--- DATA SUPPLIED ---
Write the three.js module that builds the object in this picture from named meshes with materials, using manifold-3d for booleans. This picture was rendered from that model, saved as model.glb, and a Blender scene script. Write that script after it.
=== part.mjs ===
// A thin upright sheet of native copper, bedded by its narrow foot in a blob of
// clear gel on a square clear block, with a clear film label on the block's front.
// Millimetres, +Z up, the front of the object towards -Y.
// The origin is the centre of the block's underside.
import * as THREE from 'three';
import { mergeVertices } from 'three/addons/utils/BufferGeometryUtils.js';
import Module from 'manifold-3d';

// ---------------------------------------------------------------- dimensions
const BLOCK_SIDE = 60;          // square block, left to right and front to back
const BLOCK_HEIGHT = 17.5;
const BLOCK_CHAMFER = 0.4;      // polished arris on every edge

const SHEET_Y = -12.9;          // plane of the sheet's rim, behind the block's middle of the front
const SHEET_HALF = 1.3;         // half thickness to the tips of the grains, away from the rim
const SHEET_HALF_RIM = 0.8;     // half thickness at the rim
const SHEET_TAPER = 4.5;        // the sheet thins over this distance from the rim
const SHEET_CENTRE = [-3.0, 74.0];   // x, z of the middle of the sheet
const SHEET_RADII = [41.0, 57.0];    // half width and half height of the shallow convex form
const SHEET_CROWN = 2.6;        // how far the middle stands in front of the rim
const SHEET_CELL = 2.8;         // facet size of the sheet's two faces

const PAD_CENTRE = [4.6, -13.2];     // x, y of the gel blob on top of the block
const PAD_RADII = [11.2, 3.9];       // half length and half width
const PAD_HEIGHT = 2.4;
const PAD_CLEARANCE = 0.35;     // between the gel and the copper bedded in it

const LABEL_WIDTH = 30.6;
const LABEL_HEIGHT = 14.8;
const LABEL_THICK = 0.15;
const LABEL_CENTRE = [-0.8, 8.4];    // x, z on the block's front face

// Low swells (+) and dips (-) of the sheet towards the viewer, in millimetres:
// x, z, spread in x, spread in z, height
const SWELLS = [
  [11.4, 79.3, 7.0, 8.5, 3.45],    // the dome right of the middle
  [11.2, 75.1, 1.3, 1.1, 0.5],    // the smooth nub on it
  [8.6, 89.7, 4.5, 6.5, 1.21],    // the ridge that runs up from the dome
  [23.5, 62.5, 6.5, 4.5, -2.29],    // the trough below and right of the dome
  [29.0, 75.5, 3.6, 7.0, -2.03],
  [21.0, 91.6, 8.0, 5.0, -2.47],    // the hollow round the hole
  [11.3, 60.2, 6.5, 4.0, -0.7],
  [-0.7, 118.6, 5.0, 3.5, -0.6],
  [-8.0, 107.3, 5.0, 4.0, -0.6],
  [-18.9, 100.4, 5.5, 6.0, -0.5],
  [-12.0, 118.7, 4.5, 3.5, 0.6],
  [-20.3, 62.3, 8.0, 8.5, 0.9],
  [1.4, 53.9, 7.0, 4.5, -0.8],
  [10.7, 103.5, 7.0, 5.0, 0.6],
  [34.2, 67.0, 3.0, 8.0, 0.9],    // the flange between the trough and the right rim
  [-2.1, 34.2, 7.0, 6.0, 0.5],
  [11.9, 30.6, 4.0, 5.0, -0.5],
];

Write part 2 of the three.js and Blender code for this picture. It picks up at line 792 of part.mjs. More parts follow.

--- YOUR INSTRUCTIONS ---
Across the data above, how many lines include the word "from"? Give only the count.

--- TASK ANSWER ---
7